Training and benchmarking

For this object detection task we ran two different YOLO models, MT-YOLOv6 and YOLOv7 PyTorch.

Let's take a look at some of the details of the two models we'll be running. Let's be sure to note the size difference between them as that will play into the training times that we might expect to see when we start training.

YOLOv6 basic network details

Model YOLOv6
Layers 295
Parameters 17.2M

YOLOv7 basic network details

Model YOLOv7
Layers 415
Parameters 37.2M
GFLOPS 105.4

In our testing, we used two different models across two different datasets powered by three different GPU machines – for a total of twelve different combinations.

Each run was compared for average epoch time which was a sample of 5 epochs.

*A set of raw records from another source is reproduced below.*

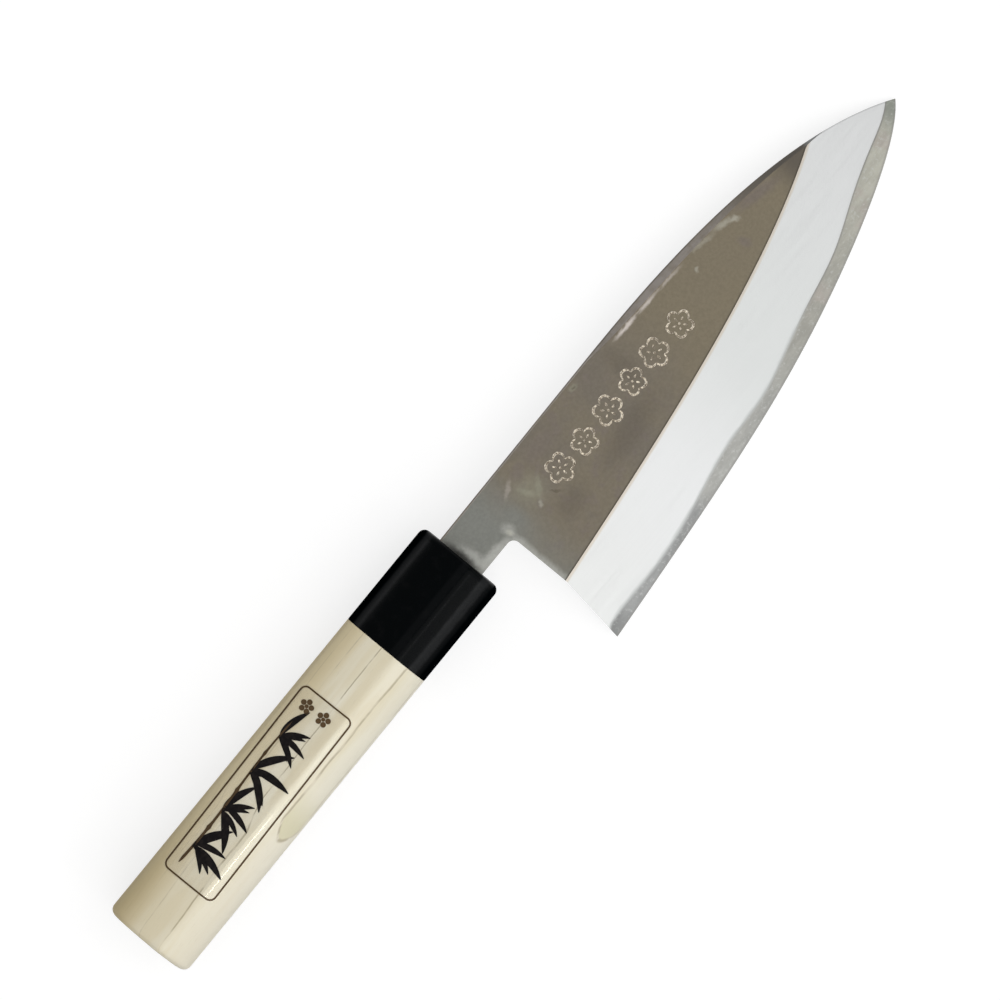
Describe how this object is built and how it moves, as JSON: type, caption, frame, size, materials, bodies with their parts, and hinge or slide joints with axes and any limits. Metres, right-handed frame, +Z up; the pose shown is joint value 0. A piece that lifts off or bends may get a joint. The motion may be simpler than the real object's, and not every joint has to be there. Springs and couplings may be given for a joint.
{
  "type": "deba knife",
  "caption": "Single-bevel fish knife: thick forged blade with a bright bevel and a hard steel edge layer, black ferrule and pale wooden stick-tang handle.",
  "frame": {"origin": "centre of the footprint box of the lying knife, on the table", "axes": "+X towards the point along the handle, +Y towards the spine, +Z up from the table on the bevelled side"},
  "size_m": [0.2862, 0.0552, 0.024],
  "materials": {
    "iron": "soft iron, dark flat side and satin bevel",
    "steel": "honed",
    "ferrule_plastic": "gloss black",
    "handle_wood": "bare pale wood, fine sanded",
    "seal_resin": "matt",
    "label_film": "clear gloss film"
  },
  "bodies": {
    "root": {"iron_body": "iron", "steel_layer": "steel", "ferrule": "ferrule_plastic", "handle_body": "handle_wood", "tang_seal": "seal_resin", "handle_label": "label_film"}
  },
  "joints": []
}
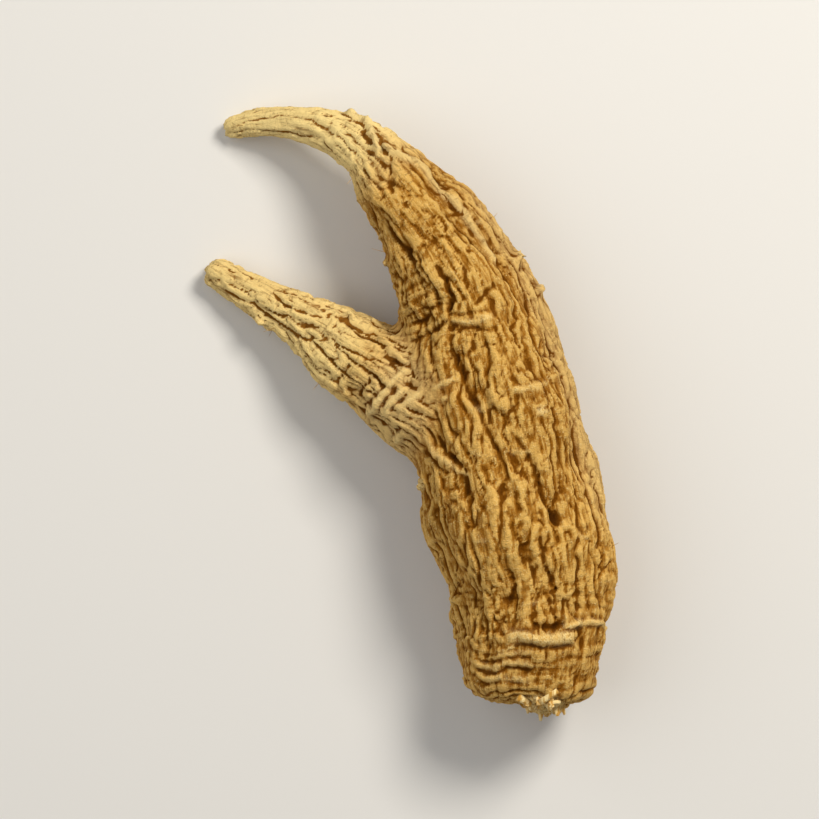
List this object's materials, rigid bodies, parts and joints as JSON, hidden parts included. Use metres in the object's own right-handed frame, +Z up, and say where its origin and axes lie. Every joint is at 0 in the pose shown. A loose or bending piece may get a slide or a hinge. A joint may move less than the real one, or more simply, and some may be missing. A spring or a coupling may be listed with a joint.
{
  "type": "dried ginseng root",
  "caption": "Dried ginseng root lying on its belly: a stout furrowed body with a broken neck at the crown, a side root and a tail that curls away.",
  "frame": {"origin": "middle of the bounding box, on the surface that the root lies on", "axes": "+Z up from the surface, +Y from the crown along the body to the tail, +X to the side that the tail and the side root turn away from"},
  "size_m": [0.039, 0.0574, 0.0157],
  "materials": {
    "dried_root_skin": "matt, dusty, furrowed dried bark: pale tan ridges and darker brown furrows, no gloss"
  },
  "bodies": {
    "root": {"ginseng_root": "dried_root_skin"}
  },
  "joints": []
}
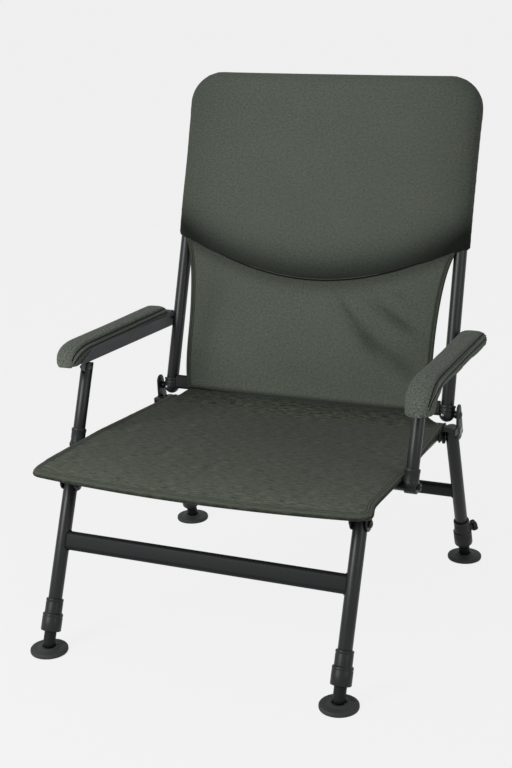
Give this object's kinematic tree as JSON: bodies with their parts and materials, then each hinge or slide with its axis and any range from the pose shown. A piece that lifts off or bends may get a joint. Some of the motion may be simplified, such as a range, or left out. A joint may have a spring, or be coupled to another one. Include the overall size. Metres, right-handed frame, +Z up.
{
  "type": "folding fishing chair",
  "caption": "Low folding chair with a reclined padded back, stretched cloth seat, padded armrests, telescopic legs and tilting round mud feet.",
  "frame": {"origin": "on the ground, under the middle of the chair's box", "axes": "+Z up, -Y towards the front edge of the seat, +X towards the right side as seen from the front"},
  "size_m": [0.6546, 0.7006, 0.8481],
  "materials": {
    "sheet_cloth": "matt woven polyester, dark grey-green",
    "pad_cloth": "matt twill polyester over foam, dark grey-green",
    "tube_paint": "satin charcoal powder coat",
    "bar_paint": "satin near-black powder coat",
    "black_plastic": "fine matt black moulding",
    "grey_plastic": "satin dark grey moulding",
    "foot_rubber": "matt black rubber",
    "zinc_steel": "zinc plated steel"
  },
  "bodies": {
    "seat_frame": {"seat_rail_left": "tube_paint", "seat_rail_right": "tube_paint", "seat_front_tube": "tube_paint", "seat_rear_tube": "tube_paint", "hem_bar_left": "zinc_steel", "hem_bar_right": "zinc_steel", "hem_bar_front": "zinc_steel", "seat_fabric": "sheet_cloth", "hinge_bracket_left": "black_plastic", "hinge_bracket_right": "black_plastic", "front_bracket_left": "bar_paint", "front_bracket_right": "bar_paint", "recline_bolt_left": "black_plastic", "recline_bolt_right": "black_plastic", "rear_leg_bolt_left": "zinc_steel", "rear_leg_bolt_right": "zinc_steel", "front_leg_bolt_left": "zinc_steel", "front_leg_bolt_right": "zinc_steel", "arm_stud_left": "zinc_steel", "arm_stud_right": "zinc_steel"},
    "back": {"back_tube": "tube_paint", "back_socket_left": "black_plastic", "back_socket_right": "black_plastic", "back_cross_bar": "bar_paint", "back_lower_panel": "sheet_cloth", "back_upper_pad": "pad_cloth", "arm_pivot_left": "zinc_steel", "arm_pivot_right": "zinc_steel"},
    "arm_left": {"arm_rail_left": "grey_plastic", "arm_pad_left": "pad_cloth"},
    "arm_right": {"arm_rail_right": "grey_plastic", "arm_pad_right": "pad_cloth"},
    "support_left": {"arm_support_left": "tube_paint", "arm_socket_left": "black_plastic"},
    "support_right": {"arm_support_right": "tube_paint", "arm_socket_right": "black_plastic"},
    "front_legs": {"front_leg_left": "tube_paint", "front_leg_right": "tube_paint", "front_cross_bar": "bar_paint", "leg_clamp_front_left": "black_plastic", "leg_clamp_front_right": "black_plastic"},
    "rear_legs": {"rear_leg_left": "tube_paint", "rear_leg_right": "tube_paint", "rear_cross_bar": "bar_paint", "leg_clamp_rear_left": "black_plastic", "leg_clamp_rear_right": "black_plastic"},
    "extension_front_left": {"leg_extension_front_left": "bar_paint"},
    "foot_front_left": {"mud_foot_front_left": "foot_rubber"},
    "knob_front_left": {"clamp_knob_front_left": "black_plastic"},
    "extension_front_right": {"leg_extension_front_right": "bar_paint"},
    "foot_front_right": {"mud_foot_front_right": "foot_rubber"},
    "knob_front_right": {"clamp_knob_front_right": "black_plastic"},
    "extension_rear_left": {"leg_extension_rear_left": "bar_paint"},
    "foot_rear_left": {"mud_foot_rear_left": "foot_rubber"},
    "knob_rear_left": {"clamp_knob_rear_left": "black_plastic"},
    "extension_rear_right": {"leg_extension_rear_right": "bar_paint"},
    "foot_rear_right": {"mud_foot_rear_right": "foot_rubber"},
    "knob_rear_right": {"clamp_knob_rear_right": "black_plastic"}
  },
  "joints": [
    {"name": "back_fold", "type": "hinge", "parent": "seat_frame", "child": "back", "pos_m": [0, 0.16698, 0.297], "axis": [1, 0, 0], "range_deg": [0, 100]},
    {"name": "arm_level_left", "type": "hinge", "parent": "back", "child": "arm_left", "pos_m": [-0.2712, 0.206, 0.42], "axis": [1, 0, 0], "range_deg": [-100, 0]},
    {"name": "support_turn_left", "type": "hinge", "parent": "seat_frame", "child": "support_left", "pos_m": [-0.2887, -0.12132, 0.275], "axis": [1, 0, 0], "range_deg": [0, 100]},
    {"name": "arm_level_right", "type": "hinge", "parent": "back", "child": "arm_right", "pos_m": [0.2712, 0.206, 0.42], "axis": [1, 0, 0], "range_deg": [-100, 0]},
    {"name": "support_turn_right", "type": "hinge", "parent": "seat_frame", "child": "support_right", "pos_m": [0.2887, -0.12132, 0.275], "axis": [1, 0, 0], "range_deg": [0, 100]},
    {"name": "front_leg_fold", "type": "hinge", "parent": "seat_frame", "child": "front_legs", "pos_m": [0, -0.22242, 0.24954], "axis": [1, 0, 0], "range_deg": [0, 104]},
    {"name": "rear_leg_fold", "type": "hinge", "parent": "seat_frame", "child": "rear_legs", "pos_m": [0, 0.16868, 0.269], "axis": [-1, 0, 0], "range_deg": [0, 66]},
    {"name": "extension_slide_front_left", "type": "slide", "parent": "front_legs", "child": "extension_front_left", "axis": [0, 0.3838, 0.9234], "range_m": [-0.1, 0]},
    {"name": "foot_tilt_front_left", "type": "hinge", "parent": "extension_front_left", "child": "foot_front_left", "pos_m": [-0.2439, -0.32032, 0.014], "axis": [1, 0, 0], "range_deg": [-12, 12]},
    {"name": "knob_turn_front_left", "type": "hinge", "parent": "front_legs", "child": "knob_front_left", "pos_m": [-0.2439, -0.3019, 0.05832], "axis": [-0.4067, 0.8436, -0.3506], "range_deg": [0, 180]},
    {"name": "extension_slide_front_right", "type": "slide", "parent": "front_legs", "child": "extension_front_right", "axis": [0, 0.3838, 0.9234], "range_m": [-0.1, 0]},
    {"name": "foot_tilt_front_right", "type": "hinge", "parent": "extension_front_right", "child": "foot_front_right", "pos_m": [0.2439, -0.32032, 0.014], "axis": [1, 0, 0], "range_deg": [-12, 12]},
    {"name": "knob_turn_front_right", "type": "hinge", "parent": "front_legs", "child": "knob_front_right", "pos_m": [0.2439, -0.3019, 0.05832], "axis": [-0.4067, 0.8436, -0.3506], "range_deg": [0, 180]},
    {"name": "extension_slide_rear_left", "type": "slide", "parent": "rear_legs", "child": "extension_rear_left", "axis": [0.0157, -0.3064, 0.9518], "range_m": [-0.1, 0]},
    {"name": "foot_tilt_rear_left", "type": "hinge", "parent": "extension_rear_left", "child": "foot_rear_left", "pos_m": [-0.2722, 0.25078, 0.014], "axis": [1, 0, 0], "range_deg": [-12, 12]},
    {"name": "knob_turn_rear_left", "type": "hinge", "parent": "rear_legs", "child": "knob_rear_left", "pos_m": [-0.27145, 0.23607, 0.05969], "axis": [-0.7053, 0.6713, 0.2278], "range_deg": [0, 180]},
    {"name": "extension_slide_rear_right", "type": "slide", "parent": "rear_legs", "child": "extension_rear_right", "axis": [-0.0157, -0.3064, 0.9518], "range_m": [-0.1, 0]},
    {"name": "foot_tilt_rear_right", "type": "hinge", "parent": "extension_rear_right", "child": "foot_rear_right", "pos_m": [0.2722, 0.25078, 0.014], "axis": [1, 0, 0], "range_deg": [-12, 12]},
    {"name": "knob_turn_rear_right", "type": "hinge", "parent": "rear_legs", "child": "knob_rear_right", "pos_m": [0.27145, 0.23607, 0.05969], "axis": [0.7053, 0.6713, 0.2278], "range_deg": [0, 180]}
  ],
  "couplings": [
    {"joint": "arm_level_left", "follows": "back_fold", "ratio": -1},
    {"joint": "support_turn_left", "follows": "back_fold", "ratio": 1},
    {"joint": "arm_level_right", "follows": "back_fold", "ratio": -1},
    {"joint": "support_turn_right", "follows": "back_fold", "ratio": 1}
  ]
}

We then extrapolated this training sample out to 100 epochs for the purposes of the comparison below. Once we establish these baselines, we'll then train the most promising combinations for the full 100 epochs.

In order to extrapolate to 100 epochs, training time was multiplied by the on-demand price for each GPU machine to determine an estimated training cost. This way we can compare the training time as well as the actual cost of each benchmark.

The following Paperspace GPU machines were compared:

GPU Type GPU Memory TFLOPS (SP) Tensor Cores CPUs RAM $ per hour
V100 16 GB 14 640 8 30 GB $2.30
Quadro P5000 16 GB 8.9 0 8 30 GB $0.78
RTX A6000 48 GB 38.7 336 8 45 GB $1.89


The twelve training runs resulted in the following benchmarks.

The detailed performance metrics are detailed below. Note that in each of the following four tables, we've extrapolated 5 epochs out to 100 epochs to get an estimate for the full training times and costs.

YOLOv6 - Sheep dataset

Machine Type Model Datasets Average Epoch Time On-Demand Hourly Pricing Training Cost (100 epochs)
P5000 YOLOv6 Sheep 3 min 53 seconds $0.78 $5.05
A6000 YOLOv6 Sheep 1 min 28 sec $1.89 $4.62
V100 YOLOv6 Sheep 1 min 25 sec $2.30 $5.43

YOLOv6 - Clash of Clans dataset

Machine Type Model Datasets Average Epoch Time On-Demand Hourly Pricing Training Cost (100 epochs)
P5000 YOLOv6 Clash of Clans 9 seconds $0.78 $0.20
A6000 YOLOv6 Clash of Clans 5 seconds $1.89 $0.26
V100 YOLOv6 Clash of Clans 8 seconds $2.30 $0.51

YOLOv7 - Sheep dataset

Machine Type Model Datasets Average Epoch Time On-Demand Hourly Pricing Training Cost (100 epochs)
P5000 YOLOv7 Sheep 5 min 24 seconds $0.78 $7.02
A6000 YOLOv7 Sheep 1 min 24 sec $1.89 $4.41
V100 YOLOv7 Sheep 1 min 51 sec $2.30 $7.09

YOLOv7 - Clash of Clans dataset

Machine Type Model Datasets Average Epoch Time On-Demand Hourly Pricing Training Cost (100 epochs)
P5000 YOLOv7 Clash of Clans 34 seconds $0.78 $0.74
A6000 YOLOv7 Clash of Clans 12 seconds $1.89 $0.63
V100 YOLOv7 Clash of Clans 30 seconds $2.30 $1.92

Results from training YOLOv6 and YOLOv7 for 5 epochs

In 3/4 training environments, the newer A6000 GPU machine with 48 GB of GPU memory performed the most cost-effective training.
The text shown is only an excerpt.